Otro caso fue el del Segundo Batallón Stalin de la Columna Meabe, de las JSU. “El número de matriculados -expone Rekalde- fue elevado, de alrededor de 300 soldados”. Los combatientes agradecían la enseñanza. Un emotivo testimonio sobre el terreno da ejemplo de ello: “Federico me abrazó emocionado y balbuciente, con todas sus fuerzas prorrumpió a llorar como un chiquillo. ¿Qué te pasa? ¿Por qué lloras? ¿En qué puedo ayudarte? Y con una emoción y alegría me dijo: Gracias a ti, he podido leer la primera carta de mi hija”, evocaba Saturnino Rodríguez.

Cabe agregar asimismo las importantes conferencias, el llamado periódico mural de los batallones, los órganos de batallón en los que los gudaris confeccionaban periódicos, semanarios, boletines… En este sentido destacan Rosa Luxemburgo y Karl Liebneckt. “Son los que han roto el fuego en Euzkadi con sus periódicos Disciplina y Alerta, respectivamente”, quedó escrito en 1937.

La prensa nacionalista vasca destacaba “de forma singular” -analiza la investigadora- certámenes y concursos como el Día de la Poesía vasca, organizada por el Euzko Gudarostea, en honor y memoria del sacerdote José de Ariztimuño Aitzol, primer organizador de la convocatoria.

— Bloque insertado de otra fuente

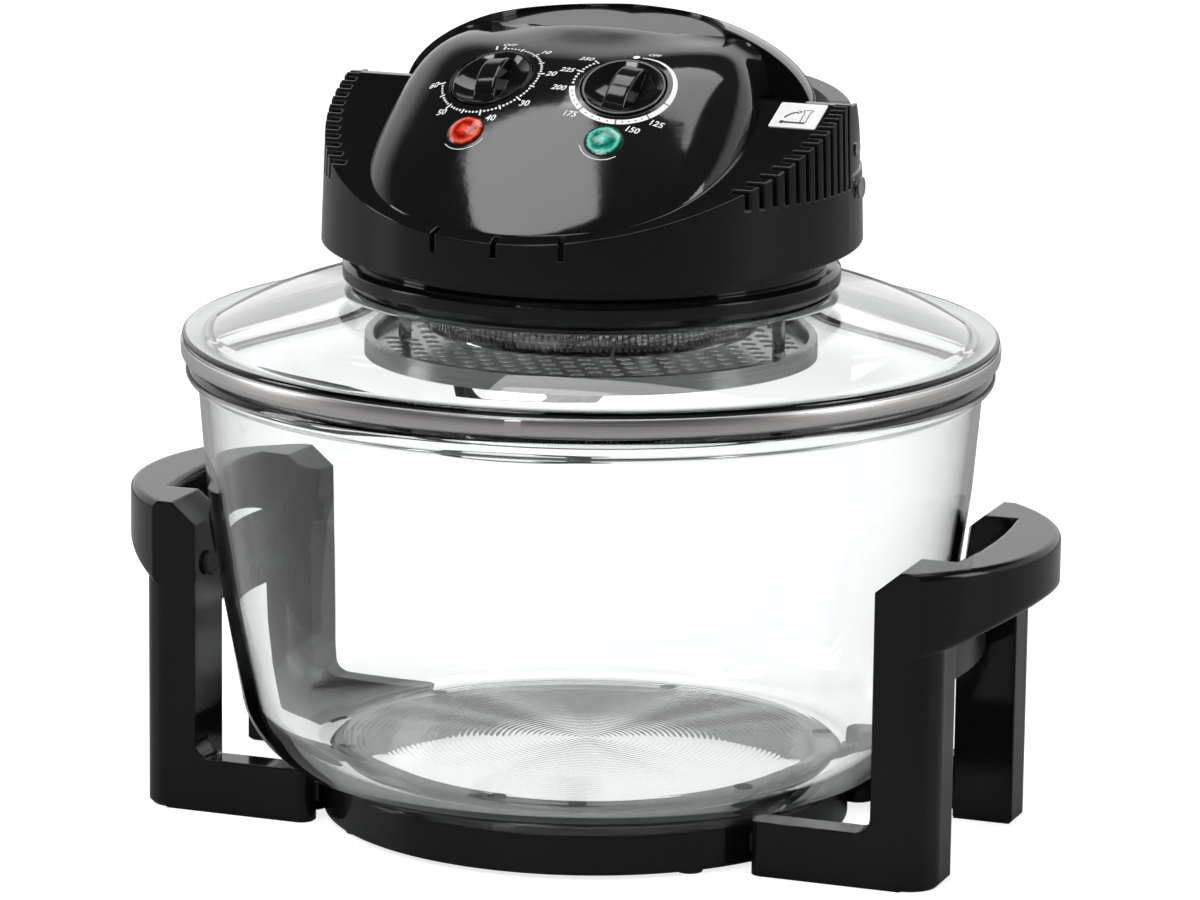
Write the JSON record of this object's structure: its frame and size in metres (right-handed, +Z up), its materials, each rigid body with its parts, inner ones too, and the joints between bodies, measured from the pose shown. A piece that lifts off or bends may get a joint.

La radio, los altavoces del frente, el cine… facilitaron también la cultura en tiempos tan difíciles. “La educación en el terreno de lo social no se ha caracterizado nunca por combatir y librar retos fáciles, sino por desarrollarse en contextos y circunstancias adversas y no siempre favorables para el trabajo del educador”, concluye Rekalde.